Linear-Programming Decoding of Nonbinary Linear Codes

TL;DR

This paper develops a linear-programming decoding framework for nonbinary linear codes over rings, demonstrating its theoretical properties, complexity advantages, and comparable performance to traditional decoding methods in simulations.

Contribution

It introduces a novel LP decoding framework for nonbinary codes, proves key properties, and shows polynomial-time decoding with performance comparable to optimal methods.

Findings

LP decoder has maximum-likelihood certificate property

Decoding complexity can be reduced with alternative polytopes

Performance comparable to optimal hard-decision decoding in simulations

Abstract

A framework for linear-programming (LP) decoding of nonbinary linear codes over rings is developed. This framework facilitates linear-programming based reception for coded modulation systems which use direct modulation mapping of coded symbols. It is proved that the resulting LP decoder has the 'maximum-likelihood certificate' property. It is also shown that the decoder output is the lowest cost pseudocodeword. Equivalence between pseudocodewords of the linear program and pseudocodewords of graph covers is proved. It is also proved that if the modulator-channel combination satisfies a particular symmetry condition, the codeword error rate performance is independent of the transmitted codeword. Two alternative polytopes for use with linear-programming decoding are studied, and it is shown that for many classes of codes these polytopes yield a complexity advantage for decoding.
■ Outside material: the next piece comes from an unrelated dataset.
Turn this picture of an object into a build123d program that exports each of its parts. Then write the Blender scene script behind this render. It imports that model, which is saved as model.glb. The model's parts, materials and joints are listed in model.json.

These polytope representations lead to polynomial-time decoders for a wide variety of classical nonbinary linear codes. LP decoding performance is illustrated for the [11,6] ternary Golay code with ternary PSK modulation over AWGN, and in this case it is shown that the performance of the LP decoder is comparable to codeword-error-rate-optimum hard-decision based decoding. LP decoding is also simulated for medium-length ternary and quaternary LDPC codes with corresponding PSK modulations over AWGN.